Democrats have their own share of anonymous mudslingers. An e-mail making the rounds claims, falsely, that Obama was enrolled in a radical Wahhabi school when he lived in Indonesia as a boy, and that he not only used the Qur'an when he was sworn in as a public official, but refused to recite the Pledge of Allegiance. "While others place their hands over their hearts, Obama turns his back to the flag and slouches," sneers the e-mail.

Obama backers have frequently taken to the Web to knock down these falsehoods; all the campaigns maintain some kind of Web surveillance. The Internet is "a self-correcting medium," says Peter Daou, the Internet director for Hillary Clinton's campaign. Still, the campaign has to constantly monitor the Web and maintain a "rapid response" unit that links Web viewers to a site called the Fact Hub to set the record straight. Younger voters get much of their information online, and campaigns are constantly trying to reach those voters through networking tools. Last spring, apparently trying to show their candidate's hipness, McCain's staff created a MySpace social-networking page that "borrowed" a sophisticated template designed by Mike Davidson, the CEO of Newsvine, a social news site—without giving him credit.

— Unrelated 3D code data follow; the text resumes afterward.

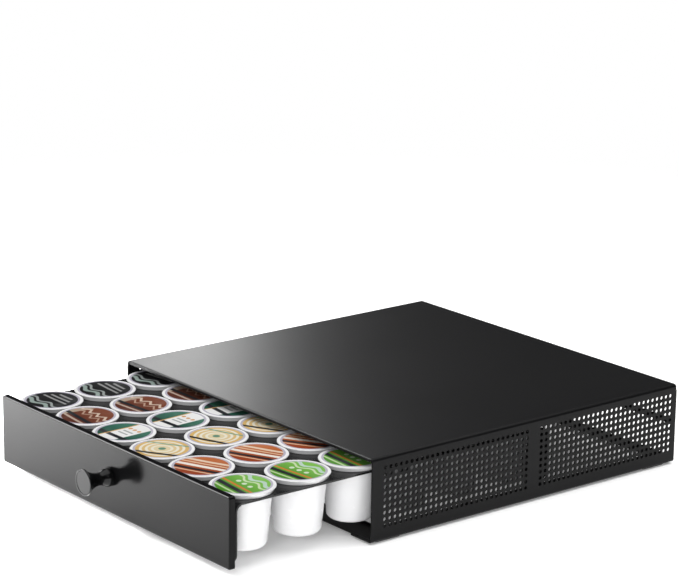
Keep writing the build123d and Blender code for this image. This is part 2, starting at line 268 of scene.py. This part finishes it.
# ------------------------------------------------------------------ lid prints
def lid_print(col):
    """Printed foil: white border, a grey ring of painted shade for the pressed groove, and a plain pattern of
    stripes, dots and waves.
    One lid's own millimetre coordinates repeat along the column."""
    g = Graph(f"lid_print_{col + 1}")
    x, y, _ = g.split(g.coords())
    u0 = g.mul(g.sub(x, COLS[col]), 1000.0)
    yy = g.mul(g.sub(y, ROW1), 1000.0)
    v0 = g.math("WRAP", yy, 26.0, -26.0)
    row = g.math("ROUND", g.mul(yy, 1 / 52.0))
    turn = g.mul(g.math("SINE", g.add(g.mul(row, 2.3), col * 1.7)), 0.10)
    c, s = g.math("COSINE", turn), g.math("SINE", turn)
    u = g.sub(g.mul(u0, c), g.mul(v0, s))
    v = g.add(g.mul(u0, s), g.mul(v0, c))
    r = g.math("SQRT", g.add(g.mul(u, u), g.mul(v, v)))
    p = g.coords()
    grain = g.noise(p, 700.0, 2.0)
    soft = g.noise(p, 55.0, 3.0, 0.6)

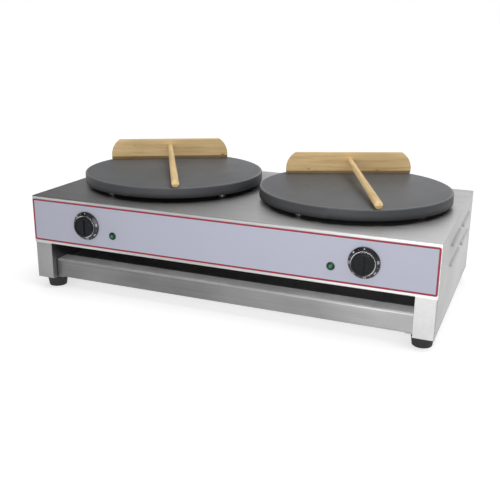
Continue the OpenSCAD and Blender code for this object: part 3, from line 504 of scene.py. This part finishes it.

Irked, Davidson couldn't resist pulling "a nice little prank," he says. He altered the McCain site by writing, "Dear Supporters, Today I announce that I have reversed my position and come out in full support of gay marriage … particularly marriage between passionate females." Davidson insists that McCain's staff had a good laugh about the whole thing. But he acknowledges, "I think if it happened now, they would be less good-humored about it." Davidson says the experience reminded him that "technology can hurt you as easily as it can help you." It's doubtful that McCain needed any reminding about what a fast-spreading smear can do in a hotly contested presidential race.